In most categories examined in the study, the average 529 plan returns trailed the comparable index returns.

However, the gap between average 529 plan returns and index returns was slight in many categories, and the analysis showed that 529 plans beat the indexes when results were adjusted for the federal income-tax benefits of 529 plans.

Researchers compared investment performance over one-, three-, five- and 10-year periods ending Dec. 31 in each of seven different asset-allocation categories — 100%, 80%, 60%, 40% and 20% equity; 100% fixed income; and 100% short term.

They used the median 529 performance in each category to represent the average, examining as many as 222 separate portfolios per category.

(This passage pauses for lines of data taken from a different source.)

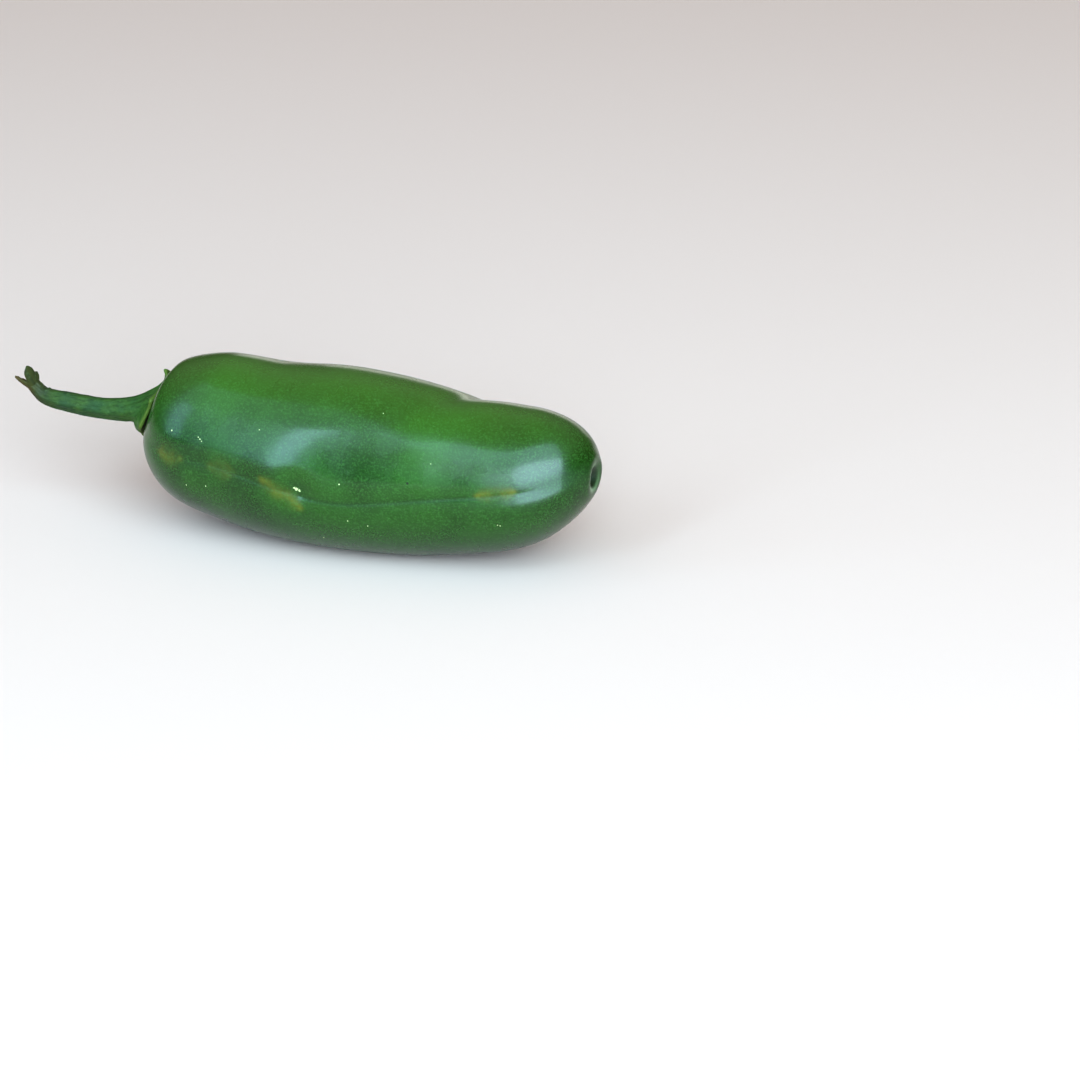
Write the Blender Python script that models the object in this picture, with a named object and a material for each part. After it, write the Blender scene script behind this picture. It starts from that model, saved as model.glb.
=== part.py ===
"""A large green chilli pepper as picked, lying on its belly.

Two pieces: the pod, which grew as one solid, and the stalk with its calyx, which is one
solid too and sits on the crown of the pod. +X runs from the stalk to the blossom end and
+Z is up. The origin is on the surface that the pod lies on, under the middle of the box
round the whole pepper.

On the pod, s is the distance along the axis from the crown, and v is the turn round it:
0 is the far side (+Y), 90 degrees the top, 180 degrees the near side and 270 the belly.
"""

import math

import bmesh
import bpy
import numpy as np

MM = 0.001
SIDEWAYS = np.array([0.0, 1.0, 0.0])

# The pod: its length, its bend (both ends curl up) and its thickness along the axis.
# Each station is s, half of the thickness and how far the axis rises, in mm.
POD_LENGTH = 88.0 * MM
POD_BEND = math.radians(21)
POD_STATIONS = (
    (0.0, 14.1, 2.5),
    (7.0, 14.5, 0.4),
    (15.0, 15.2, 0.1),
    (26.0, 16.1, -0.3),
    (38.0, 16.7, -0.2),
    (49.0, 16.4, -0.3),
    (58.0, 15.4, -0.9),
    (66.0, 14.3, -1.5),
    (75.0, 12.7, -1.6),
    (82.0, 11.0, -0.8),
    (88.0, 10.2, -0.2),
)
POD_MIDDLE = (12.0 * MM, 0.0, 16.2 * MM)
SIDE_BOW = 1.2 * MM
SHOULDER_CAP = 16.0 * MM
SHOULDER_POWER = 2.25
TIP_CAP = 12.0 * MM
TIP_POWER = 2.15

# Three shallow lobes, as the pod has three chambers.
LOBES = 3
LOBE_SWELL = 0.018
LOBE_TURN = math.radians(100)
LOBE_FADE = 0.6

# The crown, where the calyx sits, is dished, and more so towards the top.
CROWN_DEPTH = 2.9 * MM
CROWN_TILT = 0.45
CROWN_RADIUS = 8.0 * MM

# The shoulder round the crown swells out most on the near side of the top.
SHOULDER_SWELL = 0.85 * MM
SHOULDER_SWELL_TURN = math.radians(136)
SHOULDER_SWELL_REACH = math.radians(38)
SHOULDER_SWELL_RADIUS = 11.0 * MM
SHOULDER_SWELL_WIDTH = 3.5 * MM

# The pit at the blossom end, off the middle and mostly below it, with a low lip round it.
PIT_OFF = 2.1 * MM
PIT_TURN = math.radians(248)
PIT_DEPTH = 1.9 * MM
PIT_RADIUS = 1.8 * MM
PIT_LIP = 0.18 * MM
PIT_LIP_RADIUS = 3.4 * MM
PIT_LIP_WIDTH = 1.0 * MM

# A dimple on the near side, and the crease that wanders through it from the crown to the
# blossom end, as s in mm and turn in degrees.
DIMPLE_ALONG = 36.3 * MM
DIMPLE_TURN = math.radians(181)
DIMPLE_DEPTH = 0.8 * MM
DIMPLE_WIDTH = 3.0 * MM
CREASE_PATH = (
    (0.0, 186),
    (10.0, 183),
    (20.0, 178),
    (31.0, 182),
    (42.0, 187),
    (56.0, 181),
    (65.0, 176),
    (74.0, 174),
    (88.0, 179),
)
CREASE_DEPTH = 0.25 * MM
CREASE_WIDTH = 1.9 * MM

# A slanting valley over the top, behind the swelling at the blossom end.
VALLEY_ALONG = 65.5 * MM
VALLEY_TURN = math.radians(67)
VALLEY_SLANT = -8.5 * MM
VALLEY_DEPTH = 0.6 * MM
VALLEY_WIDTH = 4.0 * MM
VALLEY_REACH = math.radians(50)

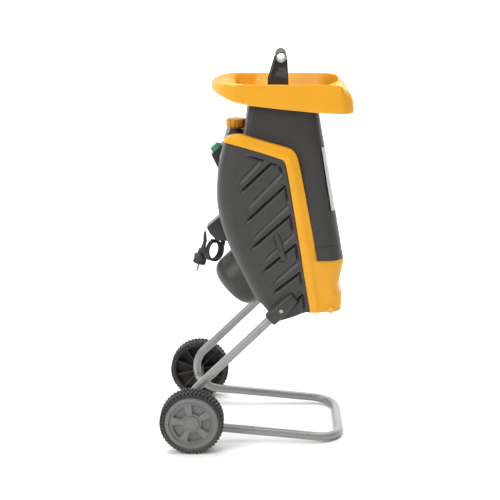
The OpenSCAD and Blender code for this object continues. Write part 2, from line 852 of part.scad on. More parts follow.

The broad market benchmarks employed for comparison comprised the Russell 3000 Index, the MSCI EAFE Index, Barclays Capital U.S. Aggregate Bond Index and the Citigroup 3-Month U.S. Treasury Bill Index.

Two Examples

The median five-year average annual return for a 529 plan portfolio invested 100% in equities returned 16.98%, compared with 17.56% over the same period for the benchmark, an 80/20 blend of the Russell 3000 Index and the MSCI EAFE Index.

However, when the annualized return of the benchmark was assessed a 15% federal capital-gains tax, it fell to 14.93%, or more than two percentage points below the annualized return of the tax-free 529 plan.

The 529 plan portfolio invested 100% in fixed income had a median five-year average annual return of 4.28%, while the Barclays Capital U.S. Aggregate Index benchmark returned 4.44%.

On an after-tax basis, the benchmark return fell to 2.89%.

"Our study suggests that 529 plan managers have done a good job investing the college savings entrusted to them," Savingforcollege.com founder Joseph Hurley said in a statement.

"It also underscores the importance of keeping fees in 529 plans low, since the benchmark returns assume zero costs."